Rage-quitting is also an issue, as with most online RTS games. By this I mean the more general phenomenon of a player quitting a game part way through. This player's demigod will get taken over by the AI, which nearly always results in a loss for that team. There are rumors that in a future update, players will be able to adjust some of the features of the AI substitute (making it a bit more challenging, having it provide less gold to the opposing team, etc.) which may help alleviate this problem. Another feature I'd like to see instituted is better match-making. All too often, teams are unequal because of a particularly strong or weak player on one team. Demigod tracks all your stats (including win/loss ratio), so it should be fairly easy to group players of similar experience and ability.
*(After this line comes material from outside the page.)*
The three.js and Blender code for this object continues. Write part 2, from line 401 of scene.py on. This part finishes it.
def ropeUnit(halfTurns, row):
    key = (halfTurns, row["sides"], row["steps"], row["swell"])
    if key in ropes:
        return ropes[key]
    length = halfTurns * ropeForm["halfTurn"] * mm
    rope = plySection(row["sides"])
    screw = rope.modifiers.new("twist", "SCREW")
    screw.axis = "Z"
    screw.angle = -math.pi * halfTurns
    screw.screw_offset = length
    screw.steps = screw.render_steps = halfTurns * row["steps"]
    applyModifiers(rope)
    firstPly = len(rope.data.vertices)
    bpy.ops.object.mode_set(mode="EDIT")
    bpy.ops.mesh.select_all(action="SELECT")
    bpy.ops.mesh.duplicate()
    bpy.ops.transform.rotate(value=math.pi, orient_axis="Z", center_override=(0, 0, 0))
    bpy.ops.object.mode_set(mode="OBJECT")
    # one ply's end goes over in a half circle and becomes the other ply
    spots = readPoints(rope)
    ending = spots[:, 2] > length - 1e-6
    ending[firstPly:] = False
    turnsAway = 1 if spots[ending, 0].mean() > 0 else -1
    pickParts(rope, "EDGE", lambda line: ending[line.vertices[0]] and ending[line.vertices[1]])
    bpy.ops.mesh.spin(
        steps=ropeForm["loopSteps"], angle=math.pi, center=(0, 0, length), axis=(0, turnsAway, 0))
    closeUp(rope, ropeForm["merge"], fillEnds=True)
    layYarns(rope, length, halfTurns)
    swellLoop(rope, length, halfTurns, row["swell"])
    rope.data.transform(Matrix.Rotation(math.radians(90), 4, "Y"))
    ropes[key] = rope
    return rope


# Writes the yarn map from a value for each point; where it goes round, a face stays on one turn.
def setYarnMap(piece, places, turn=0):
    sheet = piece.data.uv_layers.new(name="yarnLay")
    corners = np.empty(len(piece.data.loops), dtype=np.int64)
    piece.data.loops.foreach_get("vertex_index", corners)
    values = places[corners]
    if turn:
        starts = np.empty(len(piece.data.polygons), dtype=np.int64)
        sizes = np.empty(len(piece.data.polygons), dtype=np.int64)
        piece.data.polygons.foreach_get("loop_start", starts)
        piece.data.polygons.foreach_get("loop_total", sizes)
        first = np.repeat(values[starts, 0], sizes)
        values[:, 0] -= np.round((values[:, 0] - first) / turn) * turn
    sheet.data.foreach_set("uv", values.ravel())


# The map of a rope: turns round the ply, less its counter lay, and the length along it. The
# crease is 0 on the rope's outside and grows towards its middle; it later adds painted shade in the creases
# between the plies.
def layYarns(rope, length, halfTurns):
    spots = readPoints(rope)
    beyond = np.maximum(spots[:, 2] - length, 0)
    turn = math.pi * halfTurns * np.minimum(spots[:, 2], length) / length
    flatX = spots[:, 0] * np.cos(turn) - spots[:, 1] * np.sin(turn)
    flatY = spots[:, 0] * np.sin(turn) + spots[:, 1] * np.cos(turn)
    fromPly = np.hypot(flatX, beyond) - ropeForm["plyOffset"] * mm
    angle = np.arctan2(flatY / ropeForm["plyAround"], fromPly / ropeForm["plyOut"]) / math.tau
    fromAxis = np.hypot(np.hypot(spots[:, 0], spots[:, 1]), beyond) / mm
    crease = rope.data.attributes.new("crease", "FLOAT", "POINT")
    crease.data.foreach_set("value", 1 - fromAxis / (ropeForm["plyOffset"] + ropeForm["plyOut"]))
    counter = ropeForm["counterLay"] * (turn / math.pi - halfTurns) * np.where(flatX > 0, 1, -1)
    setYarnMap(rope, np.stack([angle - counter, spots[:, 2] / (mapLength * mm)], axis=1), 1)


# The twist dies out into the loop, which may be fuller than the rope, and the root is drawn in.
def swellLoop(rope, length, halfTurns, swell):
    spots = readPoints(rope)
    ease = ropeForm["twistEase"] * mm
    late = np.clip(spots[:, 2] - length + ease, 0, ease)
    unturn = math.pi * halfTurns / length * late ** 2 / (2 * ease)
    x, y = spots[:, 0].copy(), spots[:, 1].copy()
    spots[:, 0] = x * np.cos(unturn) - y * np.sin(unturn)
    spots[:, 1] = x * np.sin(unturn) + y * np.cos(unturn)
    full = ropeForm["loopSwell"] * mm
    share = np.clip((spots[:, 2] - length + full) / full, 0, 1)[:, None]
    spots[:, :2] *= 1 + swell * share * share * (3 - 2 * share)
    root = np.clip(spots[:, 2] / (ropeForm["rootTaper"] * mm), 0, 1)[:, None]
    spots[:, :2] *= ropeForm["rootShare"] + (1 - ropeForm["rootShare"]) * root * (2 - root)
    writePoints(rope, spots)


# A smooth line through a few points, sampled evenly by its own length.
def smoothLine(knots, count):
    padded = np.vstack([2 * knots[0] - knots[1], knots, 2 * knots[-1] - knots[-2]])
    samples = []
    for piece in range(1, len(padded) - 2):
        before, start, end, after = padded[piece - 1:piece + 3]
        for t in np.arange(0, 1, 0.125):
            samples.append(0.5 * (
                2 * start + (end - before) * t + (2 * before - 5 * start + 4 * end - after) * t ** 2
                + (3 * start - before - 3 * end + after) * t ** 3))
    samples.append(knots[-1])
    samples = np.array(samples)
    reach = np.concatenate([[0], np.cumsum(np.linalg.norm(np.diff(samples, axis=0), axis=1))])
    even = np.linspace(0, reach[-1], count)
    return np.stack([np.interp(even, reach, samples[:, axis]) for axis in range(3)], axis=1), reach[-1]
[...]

Possibly a bigger issue at this point is the lack of a vibrant online community. Here's a screenshot I recently took of the available online games in the lobby:

Only 3 games open! Now, I should say that this is somewhat abnormal and I rarely have problems finding an open game when I want to play. But I suspect the early bad press for Demigod really hurt the potential playerbase. Part of the reason I'm writing this blog is that I hope some random people read it and decide to give the game a chance. It truly is a blast to play. Furthermore, the support this game has received, and will receive, from its distributor, Stardock, is strong. Updates and fixes occur regularly, often in response to consumer feedback, and the playing experience is improving all the time.